Variable and universal life policy loans may also be subject to an opportunity fee or cost. This amount is calculated by finding the difference between the guaranteed rate the insurer is paying and the current rate of your investment selection. The difference is added to the interest rate you will have to pay on your loan. For example, if your guaranteed rate is 3% and your investment rate is paying 6%, then the difference of 3% is added to the interest rate of your loan.

Pros and Cons

The upside to borrowing against a life insurance policy is the low interest rate and lack of an approval process. It is quite easy to borrow against accumulated cash value, so great care must be taken to ensure that the face value (death benefit) is not so severely depleted that it defeats the purpose of having insurance altogether.
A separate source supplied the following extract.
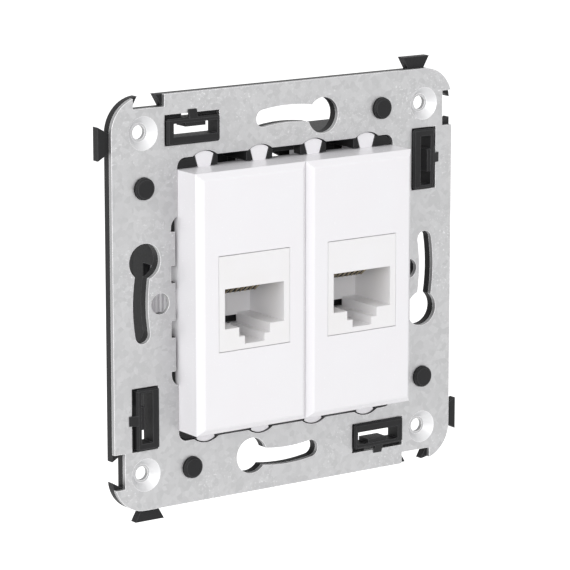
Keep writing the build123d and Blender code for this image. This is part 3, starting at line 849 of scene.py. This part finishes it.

Accumulated cash value in a life insurance policy (including loans) is protected from creditors until it is removed. Borrowing funds from life insurance subjects them to attachment by creditors because they are no longer protected as part of the policy.

360 Degrees of Financial Literacy, a website maintained by the American Institute of Certified Public Accountants, notes that the proceeds of loans against life insurance cash value are non-taxable and (contrary to conventional loans) remain tax-free even when they are not repaid.

The Final Word

It is important to remember that the primary function of life insurance is to provide for the needs of your beneficiaries and that maintaining adequate coverage should be your priority. Life insurance as a leveragable financial tool is not for everyone. However, when the situation calls for it and you are in a financial position to take advantage of such policies, they can be the ideal solution to filling the need for a quick and easy infusion of cash.